Castries, St Lucia
Over the decades, living as a member of a minority religion, especially in Christian Germany has given me only a small perspective on what it feels to know that you are different from those around you. But I am hidden in that population, not visible by appearance, style, dress, or action sum less I chose to draw attention to myself. Add to that more than 30 years of military service where your performance, rank and attitude are far more important than facial structure, hair color or skin tone. Religion can be divisive; programs for understanding exist (but not always adhered) and stupidity and prejudice can be disciplined.
But living as visible at all times? Where others will make judgements faster than the country club ladies catalog a potential members designer clothing?
There are three ships in port today. Us – Legend of the Seas; Reagents – Seven Seas Voyager and Croisier de Francais – Horizon.

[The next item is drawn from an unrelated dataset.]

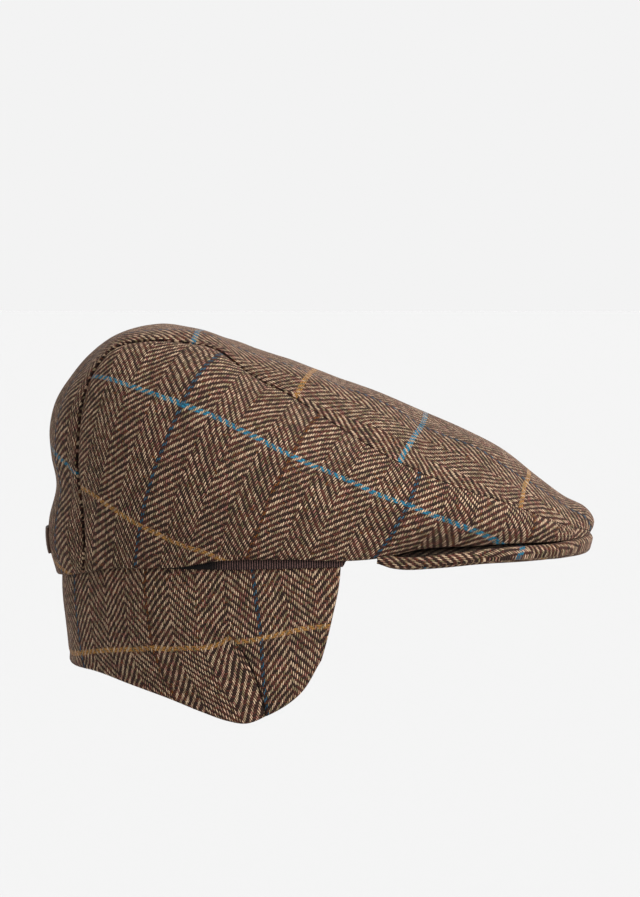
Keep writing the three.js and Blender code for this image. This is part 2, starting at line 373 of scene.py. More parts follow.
SEAM_STEP = 0.0006
SEAM_ROLL = 0.0007  # radius with which the cloth rolls down into a seam
SEAM_SLIT = 0.00014  # half the width of the slit between the two rolled edges
SLIT_DEPTH = 0.0016
SEAM_DEPTH = 0.0032  # where the two edges end, below the cloth's face
SEAM_BLEND = 0.006  # how far from it a panel's own direction has taken over from the seam's
SEAM_TURNS = {"from": 0.12, "over": 0.04}  # how far up from the rim it turns over onto the top
SEAM_EASES = {"from": -0.004, "over": 0.036, "pale": 0.7}  # where along the cap it eases towards the peak, and how much of its painted shade fades there
# How far up from the rim its hem presses the back seam flat, how much shallower it is there, and how much of
# its painted shade it loses.
HEM_PRESS = {"height": 0.0145, "over": 0.004, "shallow": 0.75, "pale": 0.85}
DARKEST_SEAM = {"up": 0.003, "reach": 0.004, "dark": 0.6}  # where above the hem the seam is darkest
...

I walked to the center to town early, before the hordes finished breakfast and stormed off the ship for tours, travels and trinkets. For well over and hour of walking around, the only other white faces belonged to a couple of men conversing in German while standing in a shop doorway. The occasional Indian name headed a list of medial or legal professionals.
This is a capital location with government buildings, neat well dressed people bustling to work, dropping off young children and school, opening shops, stores and eating establishments. Caucasian genes are not in abundance. Tall, lean with the look of hard work and limited intake of fast food. The herds of children school bound are all neat in their uniforms with shiny shoes and meticulously styled hair. The boys are cropped short, the girls with short, plaits or neatly controlled pigtails and hair ribbons. The men all wear long pants. All but the rare woman is dressed in blouse&skirt, dress or the occasional long pants. No one is fat. The closest I saw to plump were a couple of the older women in the complex of tiny souvenir stands.
It has been decades since I read “Black like me” Even a couple of hours of walking around brought back my feelings of discomfort that initially rose in 1979 on our first trip to Jamaica. I have noted it again whenever I am somewhere, like China, that I can not disappear/blend into the crowd. Each time I walk into such a situation I am reminded that being visibly different is a “normal” way of life for millions. Skin color, physical structure, disabilities are partly immutable, completely subject to perception.
I am not invisible as I walk, but garner more than one smile as I step aside to let another person with arms full of child or toddler pass. I don’t have a deadline, but they do. Haven’t they experienced politeness from tourists? As I finally head back to the ship, I start passing passengers walking toward town. I don’t know how the well dressed, wealthy and entitled are going to feel about the potholes, broken sidewalks and mobility challenges. Or are they even going to notice in their well pressed shirts and shorts bearing expensive labels?
The overweight, t-shirt and short set from my ship is potentially worse. They are bargain hunting and loud. As I sit in the terminal wearing a simple dress and keens, I have to wonder what those in town path ought as I walked. No camera in hand, just a middle aged white woman with a backpack walking the town, dodging cars and thinking about what it is like when you visibly don’t fit in.